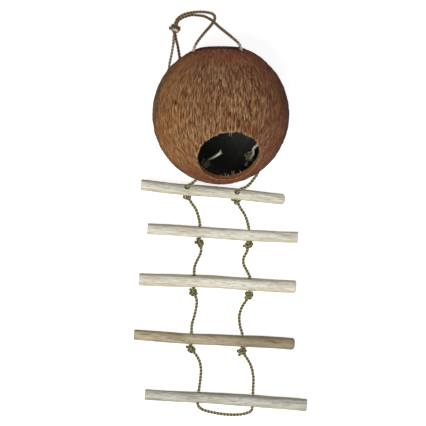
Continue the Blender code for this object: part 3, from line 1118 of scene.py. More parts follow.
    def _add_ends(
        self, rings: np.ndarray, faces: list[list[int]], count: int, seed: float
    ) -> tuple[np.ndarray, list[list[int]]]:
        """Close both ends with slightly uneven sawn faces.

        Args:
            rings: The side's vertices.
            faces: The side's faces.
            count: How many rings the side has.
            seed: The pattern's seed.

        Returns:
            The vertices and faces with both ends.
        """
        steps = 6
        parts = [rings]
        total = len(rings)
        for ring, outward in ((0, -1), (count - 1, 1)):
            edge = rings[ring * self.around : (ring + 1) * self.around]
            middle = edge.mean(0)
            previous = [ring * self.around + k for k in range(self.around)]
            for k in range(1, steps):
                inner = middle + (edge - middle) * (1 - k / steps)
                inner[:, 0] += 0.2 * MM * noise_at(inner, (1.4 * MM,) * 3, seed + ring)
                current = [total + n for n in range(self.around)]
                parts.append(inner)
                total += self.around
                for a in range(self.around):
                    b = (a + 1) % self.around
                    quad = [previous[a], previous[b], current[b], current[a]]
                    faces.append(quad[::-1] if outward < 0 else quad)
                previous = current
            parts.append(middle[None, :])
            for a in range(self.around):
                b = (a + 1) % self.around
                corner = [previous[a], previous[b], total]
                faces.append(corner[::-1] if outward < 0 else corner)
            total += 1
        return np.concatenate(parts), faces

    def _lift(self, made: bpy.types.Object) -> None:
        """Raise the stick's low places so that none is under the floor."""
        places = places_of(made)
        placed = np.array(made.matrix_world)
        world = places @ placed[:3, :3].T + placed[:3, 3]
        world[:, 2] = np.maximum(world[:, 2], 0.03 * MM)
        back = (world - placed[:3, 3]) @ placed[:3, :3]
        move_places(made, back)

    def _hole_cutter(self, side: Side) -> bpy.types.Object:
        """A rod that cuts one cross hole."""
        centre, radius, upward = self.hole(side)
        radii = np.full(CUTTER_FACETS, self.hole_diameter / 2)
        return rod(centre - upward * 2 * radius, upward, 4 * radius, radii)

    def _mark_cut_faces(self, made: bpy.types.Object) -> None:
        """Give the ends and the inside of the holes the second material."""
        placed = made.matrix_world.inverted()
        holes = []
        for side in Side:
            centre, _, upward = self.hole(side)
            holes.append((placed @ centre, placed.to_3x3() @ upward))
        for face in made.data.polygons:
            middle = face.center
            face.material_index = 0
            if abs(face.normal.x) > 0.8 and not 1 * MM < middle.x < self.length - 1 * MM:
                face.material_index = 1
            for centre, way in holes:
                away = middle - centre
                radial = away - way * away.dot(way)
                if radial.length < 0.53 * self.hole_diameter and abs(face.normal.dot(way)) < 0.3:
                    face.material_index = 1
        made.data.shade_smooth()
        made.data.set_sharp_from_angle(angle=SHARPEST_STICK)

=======

• [SET TASK] Please give an exact restatement of only the lines from the beginning of the material above to the line with "uneven sawn faces.", inclusive.

• [SOLUTION FOR THIS EXERCISE]
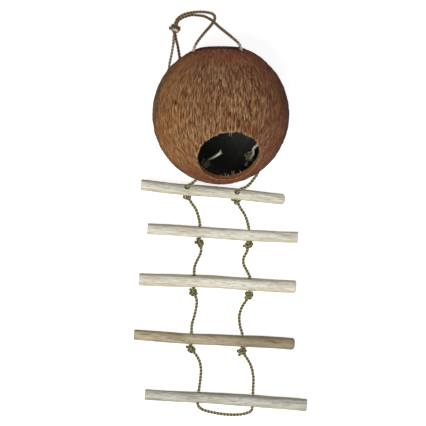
Continue the Blender code for this object: part 3, from line 1118 of scene.py. More parts follow.
    def _add_ends(
        self, rings: np.ndarray, faces: list[list[int]], count: int, seed: float
    ) -> tuple[np.ndarray, list[list[int]]]:
        """Close both ends with slightly uneven sawn faces.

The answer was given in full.